The nice thing about this appraoch is that the satelites don't even need to know about the database structure in the centre, it can be designed completely idepedently.
Things get more interesting if you also need to replicate changes back from the centre to the satelites. The big question is whether we might get conflicts between changes at the centre and changes at the satelite.
Simple case: Any data item has one "home". For example the originating satelite is the place where changes are made. Or after creation the centre is the only place ti make changes. In which case we can treat the centre as the "Hub", it can propogate changes out to the satelites. Simple JMS will do just fine for that.
Slightly harder case: Changes can be made anywhere, but only in one place at a time.

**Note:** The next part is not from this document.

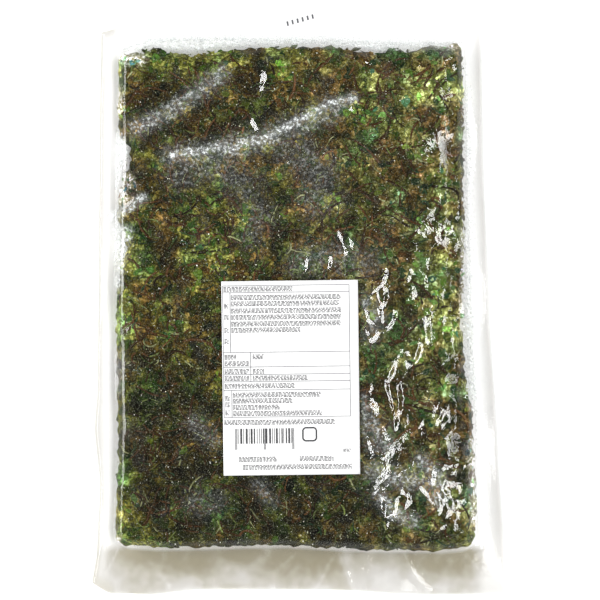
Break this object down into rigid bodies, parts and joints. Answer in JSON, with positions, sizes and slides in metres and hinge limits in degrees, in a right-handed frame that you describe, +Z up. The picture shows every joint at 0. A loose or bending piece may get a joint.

Hence we can introduce somne kind if locking scheme. I would tend to have the Centre as the owner and use synchrnous web services to lock and update the data. Now we are coupled, but that necessary if we are to have a definitive owner.
Quite complex case: Anyone can changes anything anywhere without locking. It's kind of an "Act First, Apologise Later" approach. We take the optimistic approach that changes won't clash. We can send the changes for approval to the centre and the centre can either use an optimistic locking or merge non-conflicting changes approach. I would tend to do this by queueing changes a the originator, but actually processing them by synchronous calls. So decoupling the specification of change from the availability of the centre. Some more sophisticated Databases have diff/merge capabilities that may help with this.
Big questions are the extent to which you want to be coupled to the availability of the centre and the likelihood of conflicting changes. Quite often cunning application design can greatly reduce the likelihood of conflict.